Now, there is another way in life, which is that you get along with each other. You make some common rules, you share the sandbox. We teach our five-year-olds to do this. It’s not impossible that you don’t need one ruler of the world to have peace. And this is what the American hegemonists or supremacists cannot understand. But I think it’s partly that they’re trapped at an emotional level, maybe before age five, I don’t know. They don’t really see that there is another way, that in a multipolar world, we actually really could get along. We could make some rules of the road, we could have some cooperation.
The Legacy of Roosevelt and Kennedy
The one who understood that, as I said, in the United States, was Franklin Roosevelt. Another one who understood that more recently was John F. Kennedy. And probably he died because he held that belief, and he was killed from the inside because he held that belief.

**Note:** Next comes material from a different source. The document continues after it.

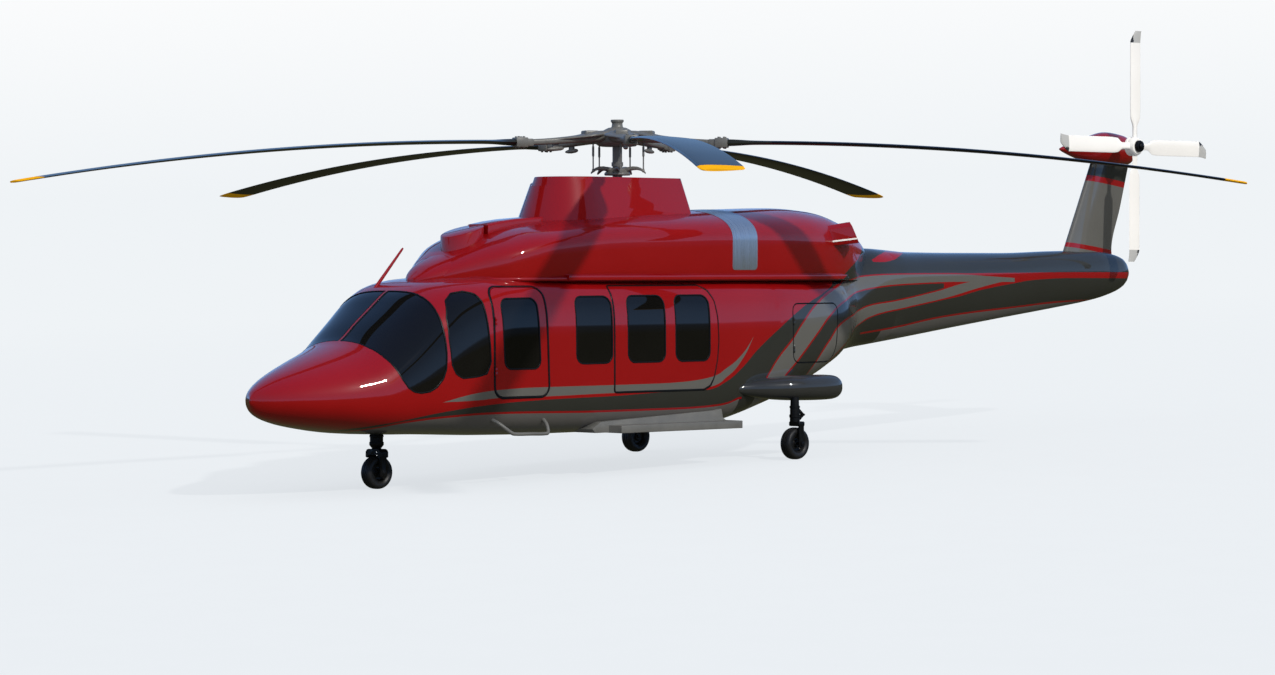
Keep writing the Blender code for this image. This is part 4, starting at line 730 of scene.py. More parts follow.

So this is a tough struggle, and we’re in an extraordinarily dangerous moment in the world. If this continues, if Mr. Trump continues to believe that he will pick Iran’s next leader and that this is going for unconditional surrender, of course things will then depend on military outcomes. But one real possibility is an economic crisis globally, instigated by Israel and the United States, the likes of which we’ve not seen for a long time.
GLENN DIESEN: I wish you could have finished on a more optimistic note, but thank you very much for taking the time. I know you have a busy day in Rome there, so try to enjoy it in these perilous times. And yeah, I hope to see you soon.
PROFESSOR JEFFREY SACHS: See you soon. Thank you.